# INSTRUCTIONS TO FOLLOW
Reproduce each line exactly. Skip none.

# INFORMATION SUPPLIED
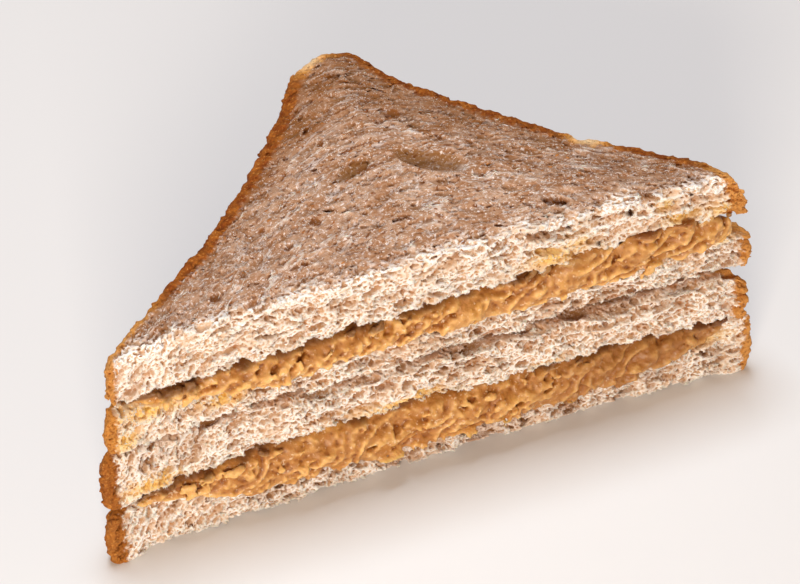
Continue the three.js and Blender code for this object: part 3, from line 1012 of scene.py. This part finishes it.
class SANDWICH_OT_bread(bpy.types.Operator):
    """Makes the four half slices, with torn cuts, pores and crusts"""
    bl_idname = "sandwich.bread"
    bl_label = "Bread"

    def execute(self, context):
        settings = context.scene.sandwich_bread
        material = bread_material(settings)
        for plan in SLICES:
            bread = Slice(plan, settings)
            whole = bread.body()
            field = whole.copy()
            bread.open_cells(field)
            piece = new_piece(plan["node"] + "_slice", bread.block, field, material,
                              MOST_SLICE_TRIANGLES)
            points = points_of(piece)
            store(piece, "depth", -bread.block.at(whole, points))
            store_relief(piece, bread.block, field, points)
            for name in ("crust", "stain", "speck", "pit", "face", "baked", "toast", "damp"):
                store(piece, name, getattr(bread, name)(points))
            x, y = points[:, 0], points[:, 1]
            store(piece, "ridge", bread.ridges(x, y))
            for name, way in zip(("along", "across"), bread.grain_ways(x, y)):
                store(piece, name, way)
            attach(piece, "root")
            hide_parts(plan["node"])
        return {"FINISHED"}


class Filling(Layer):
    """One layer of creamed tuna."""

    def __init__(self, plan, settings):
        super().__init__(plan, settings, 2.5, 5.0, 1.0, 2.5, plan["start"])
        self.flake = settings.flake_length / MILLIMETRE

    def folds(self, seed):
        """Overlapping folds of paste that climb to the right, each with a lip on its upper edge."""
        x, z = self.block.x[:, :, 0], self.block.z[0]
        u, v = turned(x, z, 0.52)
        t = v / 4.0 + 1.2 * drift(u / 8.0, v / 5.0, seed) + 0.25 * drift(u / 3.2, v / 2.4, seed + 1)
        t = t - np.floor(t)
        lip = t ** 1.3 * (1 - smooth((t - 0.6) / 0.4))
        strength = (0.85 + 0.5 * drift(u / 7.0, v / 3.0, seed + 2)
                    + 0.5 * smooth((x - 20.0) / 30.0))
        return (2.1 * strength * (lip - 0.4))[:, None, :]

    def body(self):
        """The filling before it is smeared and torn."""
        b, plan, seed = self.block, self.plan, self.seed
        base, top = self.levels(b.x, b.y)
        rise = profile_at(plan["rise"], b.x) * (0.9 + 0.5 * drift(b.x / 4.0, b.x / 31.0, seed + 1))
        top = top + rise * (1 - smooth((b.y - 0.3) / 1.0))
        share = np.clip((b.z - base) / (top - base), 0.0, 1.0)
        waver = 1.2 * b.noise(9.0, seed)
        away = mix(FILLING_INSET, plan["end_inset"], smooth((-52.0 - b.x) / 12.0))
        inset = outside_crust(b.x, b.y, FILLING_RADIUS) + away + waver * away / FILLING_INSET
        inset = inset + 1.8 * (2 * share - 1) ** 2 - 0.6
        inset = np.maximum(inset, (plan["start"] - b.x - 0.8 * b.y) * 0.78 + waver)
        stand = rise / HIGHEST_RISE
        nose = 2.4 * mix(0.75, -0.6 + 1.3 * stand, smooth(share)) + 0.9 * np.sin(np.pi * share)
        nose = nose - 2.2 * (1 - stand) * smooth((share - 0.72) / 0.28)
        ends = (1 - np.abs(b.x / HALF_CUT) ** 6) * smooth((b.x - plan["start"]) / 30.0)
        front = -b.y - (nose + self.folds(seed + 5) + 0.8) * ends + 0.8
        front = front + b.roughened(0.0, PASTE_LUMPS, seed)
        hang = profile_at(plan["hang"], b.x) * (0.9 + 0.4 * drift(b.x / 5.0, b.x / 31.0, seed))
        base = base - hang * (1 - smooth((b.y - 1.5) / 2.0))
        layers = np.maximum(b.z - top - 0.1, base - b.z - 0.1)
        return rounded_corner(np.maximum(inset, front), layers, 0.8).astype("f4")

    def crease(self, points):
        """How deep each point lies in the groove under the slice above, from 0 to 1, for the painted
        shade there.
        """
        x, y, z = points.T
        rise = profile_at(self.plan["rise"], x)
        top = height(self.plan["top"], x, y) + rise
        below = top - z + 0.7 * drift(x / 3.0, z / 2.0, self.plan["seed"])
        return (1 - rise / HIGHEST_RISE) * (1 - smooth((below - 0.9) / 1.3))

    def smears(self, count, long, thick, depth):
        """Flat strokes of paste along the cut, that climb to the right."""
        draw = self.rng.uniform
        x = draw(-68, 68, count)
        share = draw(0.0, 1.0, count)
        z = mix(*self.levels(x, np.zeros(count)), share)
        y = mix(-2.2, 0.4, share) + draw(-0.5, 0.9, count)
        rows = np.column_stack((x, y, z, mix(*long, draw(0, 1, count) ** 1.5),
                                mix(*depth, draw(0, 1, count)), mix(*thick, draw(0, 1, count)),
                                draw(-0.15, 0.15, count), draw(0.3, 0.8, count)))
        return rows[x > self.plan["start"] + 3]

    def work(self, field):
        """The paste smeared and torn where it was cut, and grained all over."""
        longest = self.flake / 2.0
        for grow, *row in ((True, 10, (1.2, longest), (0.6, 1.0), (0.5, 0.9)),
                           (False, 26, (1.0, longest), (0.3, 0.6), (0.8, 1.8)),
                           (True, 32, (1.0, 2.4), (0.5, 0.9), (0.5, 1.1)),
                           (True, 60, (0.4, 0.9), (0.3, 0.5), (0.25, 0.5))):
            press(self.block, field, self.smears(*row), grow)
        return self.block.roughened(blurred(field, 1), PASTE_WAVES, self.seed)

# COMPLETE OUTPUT
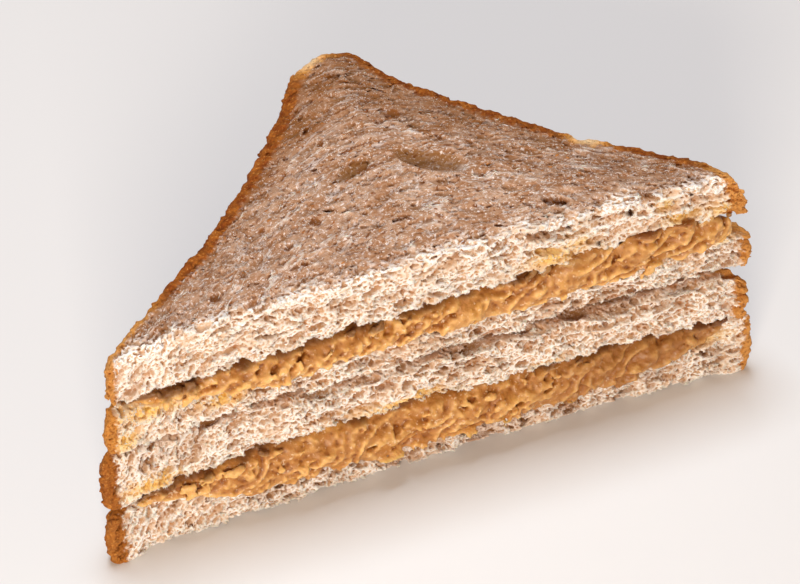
Continue the three.js and Blender code for this object: part 3, from line 1012 of scene.py. This part finishes it.
class SANDWICH_OT_bread(bpy.types.Operator):
    """Makes the four half slices, with torn cuts, pores and crusts"""
    bl_idname = "sandwich.bread"
    bl_label = "Bread"

    def execute(self, context):
        settings = context.scene.sandwich_bread
        material = bread_material(settings)
        for plan in SLICES:
            bread = Slice(plan, settings)
            whole = bread.body()
            field = whole.copy()
            bread.open_cells(field)
            piece = new_piece(plan["node"] + "_slice", bread.block, field, material,
                              MOST_SLICE_TRIANGLES)
            points = points_of(piece)
            store(piece, "depth", -bread.block.at(whole, points))
            store_relief(piece, bread.block, field, points)
            for name in ("crust", "stain", "speck", "pit", "face", "baked", "toast", "damp"):
                store(piece, name, getattr(bread, name)(points))
            x, y = points[:, 0], points[:, 1]
            store(piece, "ridge", bread.ridges(x, y))
            for name, way in zip(("along", "across"), bread.grain_ways(x, y)):
                store(piece, name, way)
            attach(piece, "root")
            hide_parts(plan["node"])
        return {"FINISHED"}


class Filling(Layer):
    """One layer of creamed tuna."""

    def __init__(self, plan, settings):
        super().__init__(plan, settings, 2.5, 5.0, 1.0, 2.5, plan["start"])
        self.flake = settings.flake_length / MILLIMETRE

    def folds(self, seed):
        """Overlapping folds of paste that climb to the right, each with a lip on its upper edge."""
        x, z = self.block.x[:, :, 0], self.block.z[0]
        u, v = turned(x, z, 0.52)
        t = v / 4.0 + 1.2 * drift(u / 8.0, v / 5.0, seed) + 0.25 * drift(u / 3.2, v / 2.4, seed + 1)
        t = t - np.floor(t)
        lip = t ** 1.3 * (1 - smooth((t - 0.6) / 0.4))
        strength = (0.85 + 0.5 * drift(u / 7.0, v / 3.0, seed + 2)
                    + 0.5 * smooth((x - 20.0) / 30.0))
        return (2.1 * strength * (lip - 0.4))[:, None, :]

    def body(self):
        """The filling before it is smeared and torn."""
        b, plan, seed = self.block, self.plan, self.seed
        base, top = self.levels(b.x, b.y)
        rise = profile_at(plan["rise"], b.x) * (0.9 + 0.5 * drift(b.x / 4.0, b.x / 31.0, seed + 1))
        top = top + rise * (1 - smooth((b.y - 0.3) / 1.0))
        share = np.clip((b.z - base) / (top - base), 0.0, 1.0)
        waver = 1.2 * b.noise(9.0, seed)
        away = mix(FILLING_INSET, plan["end_inset"], smooth((-52.0 - b.x) / 12.0))
        inset = outside_crust(b.x, b.y, FILLING_RADIUS) + away + waver * away / FILLING_INSET
        inset = inset + 1.8 * (2 * share - 1) ** 2 - 0.6
        inset = np.maximum(inset, (plan["start"] - b.x - 0.8 * b.y) * 0.78 + waver)
        stand = rise / HIGHEST_RISE
        nose = 2.4 * mix(0.75, -0.6 + 1.3 * stand, smooth(share)) + 0.9 * np.sin(np.pi * share)
        nose = nose - 2.2 * (1 - stand) * smooth((share - 0.72) / 0.28)
        ends = (1 - np.abs(b.x / HALF_CUT) ** 6) * smooth((b.x - plan["start"]) / 30.0)
        front = -b.y - (nose + self.folds(seed + 5) + 0.8) * ends + 0.8
        front = front + b.roughened(0.0, PASTE_LUMPS, seed)
        hang = profile_at(plan["hang"], b.x) * (0.9 + 0.4 * drift(b.x / 5.0, b.x / 31.0, seed))
        base = base - hang * (1 - smooth((b.y - 1.5) / 2.0))
        layers = np.maximum(b.z - top - 0.1, base - b.z - 0.1)
        return rounded_corner(np.maximum(inset, front), layers, 0.8).astype("f4")

    def crease(self, points):
        """How deep each point lies in the groove under the slice above, from 0 to 1, for the painted
        shade there.
        """
        x, y, z = points.T
        rise = profile_at(self.plan["rise"], x)
        top = height(self.plan["top"], x, y) + rise
        below = top - z + 0.7 * drift(x / 3.0, z / 2.0, self.plan["seed"])
        return (1 - rise / HIGHEST_RISE) * (1 - smooth((below - 0.9) / 1.3))

    def smears(self, count, long, thick, depth):
        """Flat strokes of paste along the cut, that climb to the right."""
        draw = self.rng.uniform
        x = draw(-68, 68, count)
        share = draw(0.0, 1.0, count)
        z = mix(*self.levels(x, np.zeros(count)), share)
        y = mix(-2.2, 0.4, share) + draw(-0.5, 0.9, count)
        rows = np.column_stack((x, y, z, mix(*long, draw(0, 1, count) ** 1.5),
                                mix(*depth, draw(0, 1, count)), mix(*thick, draw(0, 1, count)),
                                draw(-0.15, 0.15, count), draw(0.3, 0.8, count)))
        return rows[x > self.plan["start"] + 3]

    def work(self, field):
        """The paste smeared and torn where it was cut, and grained all over."""
        longest = self.flake / 2.0
        for grow, *row in ((True, 10, (1.2, longest), (0.6, 1.0), (0.5, 0.9)),
                           (False, 26, (1.0, longest), (0.3, 0.6), (0.8, 1.8)),
                           (True, 32, (1.0, 2.4), (0.5, 0.9), (0.5, 1.1)),
                           (True, 60, (0.4, 0.9), (0.3, 0.5), (0.25, 0.5))):
            press(self.block, field, self.smears(*row), grow)
        return self.block.roughened(blurred(field, 1), PASTE_WAVES, self.seed)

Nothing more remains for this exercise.